On the Electronic Structure of Kagome metals $A$V$_3$Sb$_5$

Abstract: The kagome metals $A$V$_3$Sb$_5$ ($A=$ K, Cs, Rb) have become a fascinating materials platform following the discovery of many novel quantum states due to the interplay between electronic correlation, topology, and geometry. Understanding their physical origin requires constructing effective theories that capture the low-energy electronic structure and electronic interactions. While the band structure calculated by density functional theory (DFT) broadly agrees with experiments in the unbroken symmetry phase, the multiorbital nature challenges a proper understanding of the band structure and its description by tight-binding models. Here, we point out the unusual and puzzling properties of the DFT electronic structure, including the sublattice type of the van Hove singularities, the geometric shape of the Fermi surface, and the orbital content of the low-energy band dispersion, which cannot be described by the commonly used one-orbital or multiorbital kagome tight-binding models. We address these fundamental puzzles and develop an extended Slater-Koster formalism that can successfully resolve these issues.

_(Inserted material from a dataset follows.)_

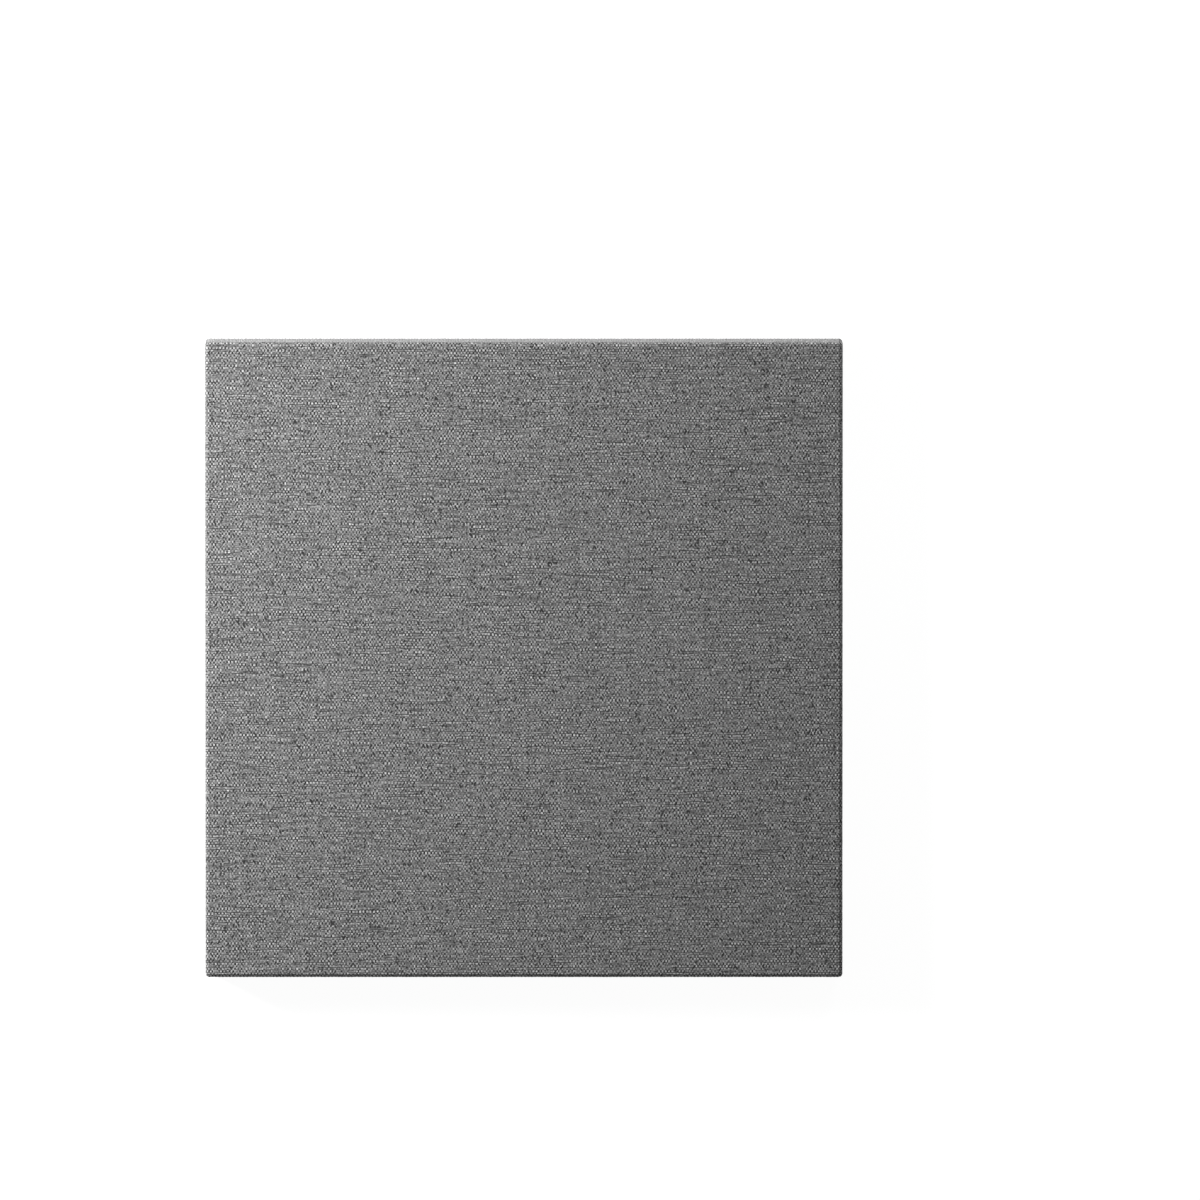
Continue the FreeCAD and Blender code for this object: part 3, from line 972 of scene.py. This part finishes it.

We discover the important role of site-symmetry and interorbital hopping structure and provide a concrete multiorbital tight-binding model description of the electronic structure for $A$V$_3$Sb$_5$ and the family of ``135'' compounds with other transition metals. This is a crucial step toward studying the effects of electron-electron interactions for the correlated and topological states in kagome metals and superconductors.